◆ GIVEN DATA:
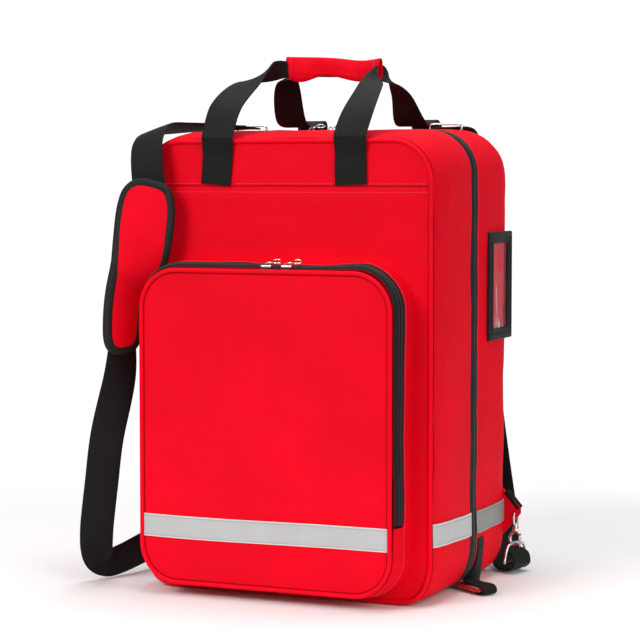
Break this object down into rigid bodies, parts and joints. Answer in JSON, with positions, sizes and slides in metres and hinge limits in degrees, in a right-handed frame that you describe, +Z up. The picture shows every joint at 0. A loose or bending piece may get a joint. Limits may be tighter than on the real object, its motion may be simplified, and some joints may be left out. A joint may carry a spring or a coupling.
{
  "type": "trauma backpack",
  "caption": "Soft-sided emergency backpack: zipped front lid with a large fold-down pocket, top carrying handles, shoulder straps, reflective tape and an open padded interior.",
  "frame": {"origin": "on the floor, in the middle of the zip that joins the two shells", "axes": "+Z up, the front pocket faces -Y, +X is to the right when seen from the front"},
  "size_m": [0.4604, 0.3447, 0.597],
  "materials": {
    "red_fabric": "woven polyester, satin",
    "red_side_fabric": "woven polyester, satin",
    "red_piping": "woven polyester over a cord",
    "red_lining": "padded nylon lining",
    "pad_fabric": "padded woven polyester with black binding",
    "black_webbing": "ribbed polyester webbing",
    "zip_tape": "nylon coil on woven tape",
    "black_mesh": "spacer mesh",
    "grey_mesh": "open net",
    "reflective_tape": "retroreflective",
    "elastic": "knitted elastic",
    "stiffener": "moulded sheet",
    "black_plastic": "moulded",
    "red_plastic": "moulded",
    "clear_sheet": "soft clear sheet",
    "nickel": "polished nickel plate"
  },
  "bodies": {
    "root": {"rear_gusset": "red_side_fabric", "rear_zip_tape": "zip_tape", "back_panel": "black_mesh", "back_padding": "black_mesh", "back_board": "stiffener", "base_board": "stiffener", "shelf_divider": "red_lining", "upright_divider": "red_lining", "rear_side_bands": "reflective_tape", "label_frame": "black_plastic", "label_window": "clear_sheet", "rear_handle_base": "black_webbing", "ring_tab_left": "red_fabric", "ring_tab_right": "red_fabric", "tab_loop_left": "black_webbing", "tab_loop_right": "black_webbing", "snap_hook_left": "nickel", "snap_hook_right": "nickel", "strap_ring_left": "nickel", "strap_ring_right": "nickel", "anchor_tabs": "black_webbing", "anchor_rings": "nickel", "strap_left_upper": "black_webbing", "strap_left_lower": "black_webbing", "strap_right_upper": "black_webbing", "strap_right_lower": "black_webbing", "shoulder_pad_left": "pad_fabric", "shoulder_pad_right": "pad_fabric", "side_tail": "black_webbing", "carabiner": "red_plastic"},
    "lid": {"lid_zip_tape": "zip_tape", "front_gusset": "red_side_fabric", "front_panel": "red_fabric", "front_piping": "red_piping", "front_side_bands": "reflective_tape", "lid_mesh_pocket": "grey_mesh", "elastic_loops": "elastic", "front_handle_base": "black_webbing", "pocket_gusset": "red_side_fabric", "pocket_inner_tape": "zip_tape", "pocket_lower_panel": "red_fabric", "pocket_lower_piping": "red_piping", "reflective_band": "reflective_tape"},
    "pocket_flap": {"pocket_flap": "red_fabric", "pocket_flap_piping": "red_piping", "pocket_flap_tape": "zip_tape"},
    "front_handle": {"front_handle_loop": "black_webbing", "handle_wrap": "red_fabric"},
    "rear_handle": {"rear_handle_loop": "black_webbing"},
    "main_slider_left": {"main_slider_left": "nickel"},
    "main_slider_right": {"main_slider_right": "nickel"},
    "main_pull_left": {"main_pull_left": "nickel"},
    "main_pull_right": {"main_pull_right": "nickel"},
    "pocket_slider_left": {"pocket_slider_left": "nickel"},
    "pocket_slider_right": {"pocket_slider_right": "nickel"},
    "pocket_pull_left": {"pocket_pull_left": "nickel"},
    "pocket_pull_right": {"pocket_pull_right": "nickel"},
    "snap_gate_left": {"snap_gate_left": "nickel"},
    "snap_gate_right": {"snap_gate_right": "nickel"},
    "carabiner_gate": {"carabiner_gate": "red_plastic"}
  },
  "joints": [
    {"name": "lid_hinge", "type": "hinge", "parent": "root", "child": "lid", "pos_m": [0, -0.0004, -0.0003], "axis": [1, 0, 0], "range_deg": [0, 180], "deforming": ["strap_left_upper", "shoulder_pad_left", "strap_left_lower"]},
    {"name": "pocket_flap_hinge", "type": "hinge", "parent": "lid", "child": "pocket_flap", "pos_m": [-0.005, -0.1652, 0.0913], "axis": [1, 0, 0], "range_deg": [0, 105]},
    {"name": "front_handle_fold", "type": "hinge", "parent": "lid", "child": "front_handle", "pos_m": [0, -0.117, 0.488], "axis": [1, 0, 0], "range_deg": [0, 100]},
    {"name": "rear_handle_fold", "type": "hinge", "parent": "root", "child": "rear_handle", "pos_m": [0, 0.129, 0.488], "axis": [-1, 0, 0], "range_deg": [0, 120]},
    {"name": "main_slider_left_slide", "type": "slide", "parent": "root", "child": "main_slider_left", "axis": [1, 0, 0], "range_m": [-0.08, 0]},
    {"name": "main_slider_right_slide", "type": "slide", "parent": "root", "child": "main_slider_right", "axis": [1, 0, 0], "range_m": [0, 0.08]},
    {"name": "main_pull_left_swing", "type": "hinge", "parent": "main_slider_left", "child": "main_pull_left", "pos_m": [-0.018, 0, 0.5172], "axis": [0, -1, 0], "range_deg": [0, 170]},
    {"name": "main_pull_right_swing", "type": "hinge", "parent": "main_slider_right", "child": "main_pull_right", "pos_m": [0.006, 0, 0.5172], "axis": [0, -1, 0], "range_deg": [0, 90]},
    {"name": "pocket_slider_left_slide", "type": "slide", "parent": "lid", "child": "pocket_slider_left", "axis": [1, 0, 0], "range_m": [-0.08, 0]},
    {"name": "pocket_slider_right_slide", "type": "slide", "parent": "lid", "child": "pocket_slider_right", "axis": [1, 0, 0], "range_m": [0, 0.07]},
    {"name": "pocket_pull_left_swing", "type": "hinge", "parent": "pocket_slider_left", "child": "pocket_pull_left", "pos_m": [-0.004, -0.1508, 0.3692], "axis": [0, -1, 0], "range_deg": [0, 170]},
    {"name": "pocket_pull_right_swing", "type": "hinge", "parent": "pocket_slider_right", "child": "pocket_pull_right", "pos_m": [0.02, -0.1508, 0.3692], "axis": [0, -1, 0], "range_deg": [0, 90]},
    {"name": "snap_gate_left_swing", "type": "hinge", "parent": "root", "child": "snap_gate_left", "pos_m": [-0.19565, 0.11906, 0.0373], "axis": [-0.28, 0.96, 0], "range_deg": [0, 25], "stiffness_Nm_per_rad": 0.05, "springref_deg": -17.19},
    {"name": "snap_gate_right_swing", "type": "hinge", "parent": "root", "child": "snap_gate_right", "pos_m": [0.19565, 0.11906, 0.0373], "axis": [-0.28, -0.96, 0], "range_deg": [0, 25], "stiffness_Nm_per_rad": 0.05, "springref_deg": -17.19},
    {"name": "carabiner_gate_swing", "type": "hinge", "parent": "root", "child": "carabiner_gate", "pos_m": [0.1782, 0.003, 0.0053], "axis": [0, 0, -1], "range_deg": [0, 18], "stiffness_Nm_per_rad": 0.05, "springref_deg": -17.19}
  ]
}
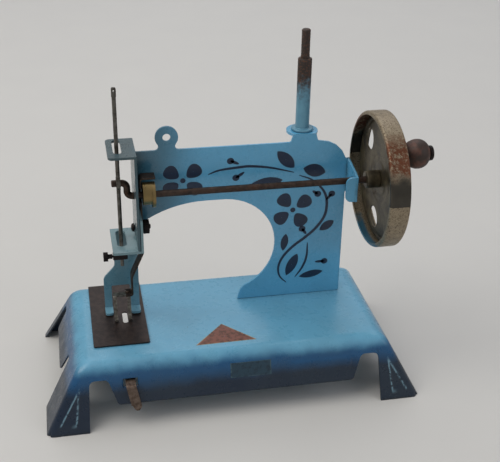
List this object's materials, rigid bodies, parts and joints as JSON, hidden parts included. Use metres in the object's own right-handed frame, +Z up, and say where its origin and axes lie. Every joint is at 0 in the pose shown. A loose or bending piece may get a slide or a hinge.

◆ WHAT TO DO: Would you copy out each line exactly as written?

◆ EXERCISE ANSWER:
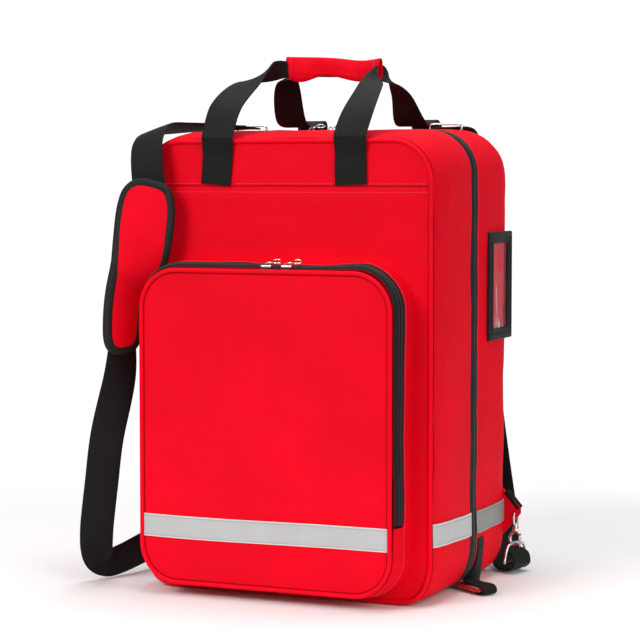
Break this object down into rigid bodies, parts and joints. Answer in JSON, with positions, sizes and slides in metres and hinge limits in degrees, in a right-handed frame that you describe, +Z up. The picture shows every joint at 0. A loose or bending piece may get a joint. Limits may be tighter than on the real object, its motion may be simplified, and some joints may be left out. A joint may carry a spring or a coupling.
{
  "type": "trauma backpack",
  "caption": "Soft-sided emergency backpack: zipped front lid with a large fold-down pocket, top carrying handles, shoulder straps, reflective tape and an open padded interior.",
  "frame": {"origin": "on the floor, in the middle of the zip that joins the two shells", "axes": "+Z up, the front pocket faces -Y, +X is to the right when seen from the front"},
  "size_m": [0.4604, 0.3447, 0.597],
  "materials": {
    "red_fabric": "woven polyester, satin",
    "red_side_fabric": "woven polyester, satin",
    "red_piping": "woven polyester over a cord",
    "red_lining": "padded nylon lining",
    "pad_fabric": "padded woven polyester with black binding",
    "black_webbing": "ribbed polyester webbing",
    "zip_tape": "nylon coil on woven tape",
    "black_mesh": "spacer mesh",
    "grey_mesh": "open net",
    "reflective_tape": "retroreflective",
    "elastic": "knitted elastic",
    "stiffener": "moulded sheet",
    "black_plastic": "moulded",
    "red_plastic": "moulded",
    "clear_sheet": "soft clear sheet",
    "nickel": "polished nickel plate"
  },
  "bodies": {
    "root": {"rear_gusset": "red_side_fabric", "rear_zip_tape": "zip_tape", "back_panel": "black_mesh", "back_padding": "black_mesh", "back_board": "stiffener", "base_board": "stiffener", "shelf_divider": "red_lining", "upright_divider": "red_lining", "rear_side_bands": "reflective_tape", "label_frame": "black_plastic", "label_window": "clear_sheet", "rear_handle_base": "black_webbing", "ring_tab_left": "red_fabric", "ring_tab_right": "red_fabric", "tab_loop_left": "black_webbing", "tab_loop_right": "black_webbing", "snap_hook_left": "nickel", "snap_hook_right": "nickel", "strap_ring_left": "nickel", "strap_ring_right": "nickel", "anchor_tabs": "black_webbing", "anchor_rings": "nickel", "strap_left_upper": "black_webbing", "strap_left_lower": "black_webbing", "strap_right_upper": "black_webbing", "strap_right_lower": "black_webbing", "shoulder_pad_left": "pad_fabric", "shoulder_pad_right": "pad_fabric", "side_tail": "black_webbing", "carabiner": "red_plastic"},
    "lid": {"lid_zip_tape": "zip_tape", "front_gusset": "red_side_fabric", "front_panel": "red_fabric", "front_piping": "red_piping", "front_side_bands": "reflective_tape", "lid_mesh_pocket": "grey_mesh", "elastic_loops": "elastic", "front_handle_base": "black_webbing", "pocket_gusset": "red_side_fabric", "pocket_inner_tape": "zip_tape", "pocket_lower_panel": "red_fabric", "pocket_lower_piping": "red_piping", "reflective_band": "reflective_tape"},
    "pocket_flap": {"pocket_flap": "red_fabric", "pocket_flap_piping": "red_piping", "pocket_flap_tape": "zip_tape"},
    "front_handle": {"front_handle_loop": "black_webbing", "handle_wrap": "red_fabric"},
    "rear_handle": {"rear_handle_loop": "black_webbing"},
    "main_slider_left": {"main_slider_left": "nickel"},
    "main_slider_right": {"main_slider_right": "nickel"},
    "main_pull_left": {"main_pull_left": "nickel"},
    "main_pull_right": {"main_pull_right": "nickel"},
    "pocket_slider_left": {"pocket_slider_left": "nickel"},
    "pocket_slider_right": {"pocket_slider_right": "nickel"},
    "pocket_pull_left": {"pocket_pull_left": "nickel"},
    "pocket_pull_right": {"pocket_pull_right": "nickel"},
    "snap_gate_left": {"snap_gate_left": "nickel"},
    "snap_gate_right": {"snap_gate_right": "nickel"},
    "carabiner_gate": {"carabiner_gate": "red_plastic"}
  },
  "joints": [
    {"name": "lid_hinge", "type": "hinge", "parent": "root", "child": "lid", "pos_m": [0, -0.0004, -0.0003], "axis": [1, 0, 0], "range_deg": [0, 180], "deforming": ["strap_left_upper", "shoulder_pad_left", "strap_left_lower"]},
    {"name": "pocket_flap_hinge", "type": "hinge", "parent": "lid", "child": "pocket_flap", "pos_m": [-0.005, -0.1652, 0.0913], "axis": [1, 0, 0], "range_deg": [0, 105]},
    {"name": "front_handle_fold", "type": "hinge", "parent": "lid", "child": "front_handle", "pos_m": [0, -0.117, 0.488], "axis": [1, 0, 0], "range_deg": [0, 100]},
    {"name": "rear_handle_fold", "type": "hinge", "parent": "root", "child": "rear_handle", "pos_m": [0, 0.129, 0.488], "axis": [-1, 0, 0], "range_deg": [0, 120]},
    {"name": "main_slider_left_slide", "type": "slide", "parent": "root", "child": "main_slider_left", "axis": [1, 0, 0], "range_m": [-0.08, 0]},
    {"name": "main_slider_right_slide", "type": "slide", "parent": "root", "child": "main_slider_right", "axis": [1, 0, 0], "range_m": [0, 0.08]},
    {"name": "main_pull_left_swing", "type": "hinge", "parent": "main_slider_left", "child": "main_pull_left", "pos_m": [-0.018, 0, 0.5172], "axis": [0, -1, 0], "range_deg": [0, 170]},
    {"name": "main_pull_right_swing", "type": "hinge", "parent": "main_slider_right", "child": "main_pull_right", "pos_m": [0.006, 0, 0.5172], "axis": [0, -1, 0], "range_deg": [0, 90]},
    {"name": "pocket_slider_left_slide", "type": "slide", "parent": "lid", "child": "pocket_slider_left", "axis": [1, 0, 0], "range_m": [-0.08, 0]},
    {"name": "pocket_slider_right_slide", "type": "slide", "parent": "lid", "child": "pocket_slider_right", "axis": [1, 0, 0], "range_m": [0, 0.07]},
    {"name": "pocket_pull_left_swing", "type": "hinge", "parent": "pocket_slider_left", "child": "pocket_pull_left", "pos_m": [-0.004, -0.1508, 0.3692], "axis": [0, -1, 0], "range_deg": [0, 170]},
    {"name": "pocket_pull_right_swing", "type": "hinge", "parent": "pocket_slider_right", "child": "pocket_pull_right", "pos_m": [0.02, -0.1508, 0.3692], "axis": [0, -1, 0], "range_deg": [0, 90]},
    {"name": "snap_gate_left_swing", "type": "hinge", "parent": "root", "child": "snap_gate_left", "pos_m": [-0.19565, 0.11906, 0.0373], "axis": [-0.28, 0.96, 0], "range_deg": [0, 25], "stiffness_Nm_per_rad": 0.05, "springref_deg": -17.19},
    {"name": "snap_gate_right_swing", "type": "hinge", "parent": "root", "child": "snap_gate_right", "pos_m": [0.19565, 0.11906, 0.0373], "axis": [-0.28, -0.96, 0], "range_deg": [0, 25], "stiffness_Nm_per_rad": 0.05, "springref_deg": -17.19},
    {"name": "carabiner_gate_swing", "type": "hinge", "parent": "root", "child": "carabiner_gate", "pos_m": [0.1782, 0.003, 0.0053], "axis": [0, 0, -1], "range_deg": [0, 18], "stiffness_Nm_per_rad": 0.05, "springref_deg": -17.19}
  ]
}
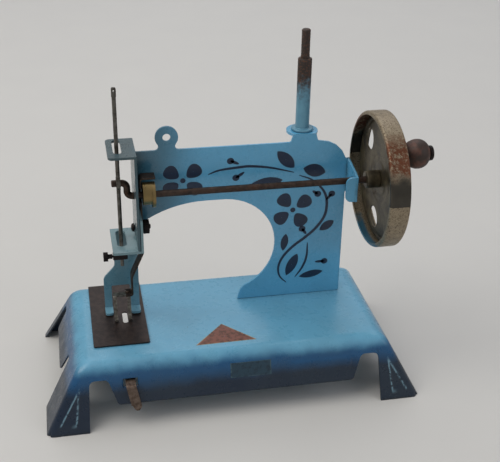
List this object's materials, rigid bodies, parts and joints as JSON, hidden parts included. Use metres in the object's own right-handed frame, +Z up, and say where its origin and axes lie. Every joint is at 0 in the pose shown. A loose or bending piece may get a slide or a hinge.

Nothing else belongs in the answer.